RECORDED INFORMATION
--------

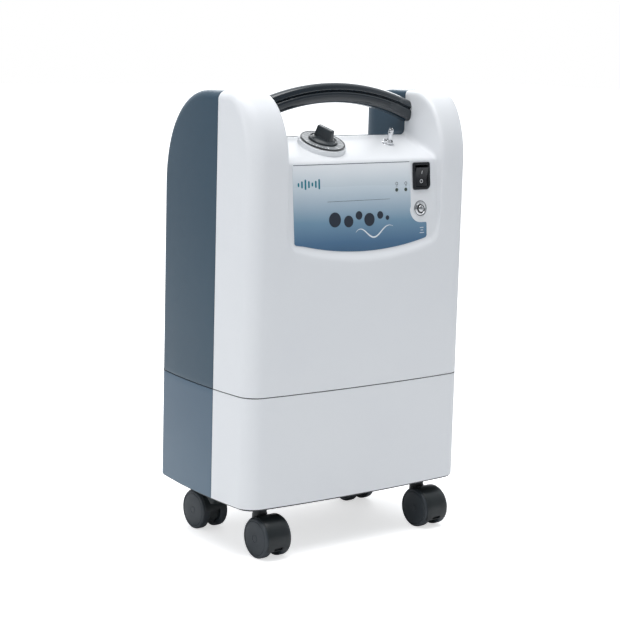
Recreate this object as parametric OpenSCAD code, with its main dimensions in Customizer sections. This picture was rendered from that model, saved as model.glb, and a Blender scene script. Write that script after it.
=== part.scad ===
// Stationary oxygen concentrator: four-shell cabinet on swivel casters.
// Frame: X across the front, -Y is the front, +Z up, origin on the floor
// under the middle of the cabinet. All lengths in millimetres.

/* [Cabinet] */
// Width of the cabinet at its widest plane
body_w = 358; // [350:1:366]
// Depth of the cabinet, front to back
body_d = 230; // [226:1:236]
// Height of the shoulders above the floor
body_top = 588.7; // [582:0.1:594]
// Height of the cabinet's lower edge above the floor
body_bottom = 65; // [64:1:67]
// Height of the seam between the upper and lower covers
seam_z = 211; // [208:1:216]
// Place of the seam between the front and rear covers, front to back
seam_y = -31; // [-33:1:-29]
// Wall thickness of the covers
wall = 3; // [2.6:0.1:3.2]
// Gap left between neighbouring covers
cover_gap = 0.6; // [0.4:0.1:1]

/* [Top] */
// Half width of the valley between the shoulders
valley_half = 124; // [120:1:126]
// Height of the shelf where it meets the seam plane
shelf_z = 529.4; // [528:0.2:533]
// Radius of the arc along the foot of the control recess
recess_arc_r = 400; // [380:5:440]
// Lowest point of the control recess
recess_foot_z = 376; // [370:1:382]

/* [Handle] */
// Radius of the handle's arch along its centre line
handle_r = 326; // [310:1:340]
// Height of the top of the handle at mid span
handle_top = 600; // [596:0.5:602]
// Size of the handle section front to back
handle_t = 28; // [24:0.5:30]
// Height of the handle section
handle_h = 27; // [24:0.5:28]

/* [Controls] */
// Radius of the graduated flow disc
disc_r = 29.5; // [29:0.1:32]
// Forward tilt of the flow dial
dial_tilt = 21; // [18:0.5:23]
// Width of the power switch bezel
switch_w = 29.4; // [27:0.1:31]
// Height of the power switch bezel
switch_h = 36; // [34:0.1:38]
// Stroke of the breaker's reset button
reset_stroke = 2.5; // [2:0.1:3]
// Radius of the outlet's tip that the tubing grips
outlet_tip_r = 3.4; // [3.2:0.05:3.5]

/* [Casters] */
// Radius of each caster wheel
wheel_r = 26; // [25:0.5:26.5]
// Distance from the swivel axis to the axle
caster_trail = 18; // [16:0.5:19]
// Overall width of a twin-wheel caster
caster_w = 40; // [38:0.5:42]
// Swivel axes of the front casters, left and right of the middle
front_caster_x = 132; // [128:1:134]
// Swivel axes of the front casters, front to back
front_caster_y = -74.4; // [-76:0.1:-70]
// Swivel axes of the rear casters, left and right of the middle
rear_caster_x = 127.7; // [124:0.1:132]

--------

GIVEN TASK
Write out the data exactly as it stands.

EXPECTED ANSWER
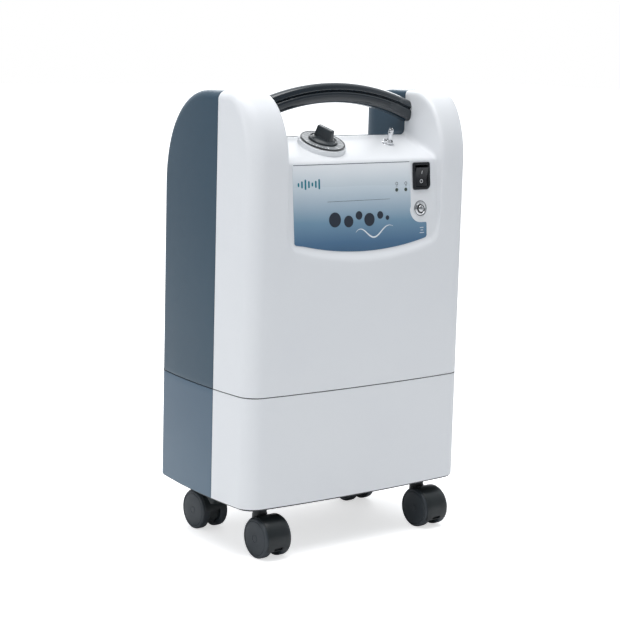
Recreate this object as parametric OpenSCAD code, with its main dimensions in Customizer sections. This picture was rendered from that model, saved as model.glb, and a Blender scene script. Write that script after it.
=== part.scad ===
// Stationary oxygen concentrator: four-shell cabinet on swivel casters.
// Frame: X across the front, -Y is the front, +Z up, origin on the floor
// under the middle of the cabinet. All lengths in millimetres.

/* [Cabinet] */
// Width of the cabinet at its widest plane
body_w = 358; // [350:1:366]
// Depth of the cabinet, front to back
body_d = 230; // [226:1:236]
// Height of the shoulders above the floor
body_top = 588.7; // [582:0.1:594]
// Height of the cabinet's lower edge above the floor
body_bottom = 65; // [64:1:67]
// Height of the seam between the upper and lower covers
seam_z = 211; // [208:1:216]
// Place of the seam between the front and rear covers, front to back
seam_y = -31; // [-33:1:-29]
// Wall thickness of the covers
wall = 3; // [2.6:0.1:3.2]
// Gap left between neighbouring covers
cover_gap = 0.6; // [0.4:0.1:1]

/* [Top] */
// Half width of the valley between the shoulders
valley_half = 124; // [120:1:126]
// Height of the shelf where it meets the seam plane
shelf_z = 529.4; // [528:0.2:533]
// Radius of the arc along the foot of the control recess
recess_arc_r = 400; // [380:5:440]
// Lowest point of the control recess
recess_foot_z = 376; // [370:1:382]

/* [Handle] */
// Radius of the handle's arch along its centre line
handle_r = 326; // [310:1:340]
// Height of the top of the handle at mid span
handle_top = 600; // [596:0.5:602]
// Size of the handle section front to back
handle_t = 28; // [24:0.5:30]
// Height of the handle section
handle_h = 27; // [24:0.5:28]

/* [Controls] */
// Radius of the graduated flow disc
disc_r = 29.5; // [29:0.1:32]
// Forward tilt of the flow dial
dial_tilt = 21; // [18:0.5:23]
// Width of the power switch bezel
switch_w = 29.4; // [27:0.1:31]
// Height of the power switch bezel
switch_h = 36; // [34:0.1:38]
// Stroke of the breaker's reset button
reset_stroke = 2.5; // [2:0.1:3]
// Radius of the outlet's tip that the tubing grips
outlet_tip_r = 3.4; // [3.2:0.05:3.5]

/* [Casters] */
// Radius of each caster wheel
wheel_r = 26; // [25:0.5:26.5]
// Distance from the swivel axis to the axle
caster_trail = 18; // [16:0.5:19]
// Overall width of a twin-wheel caster
caster_w = 40; // [38:0.5:42]
// Swivel axes of the front casters, left and right of the middle
front_caster_x = 132; // [128:1:134]
// Swivel axes of the front casters, front to back
front_caster_y = -74.4; // [-76:0.1:-70]
// Swivel axes of the rear casters, left and right of the middle
rear_caster_x = 127.7; // [124:0.1:132]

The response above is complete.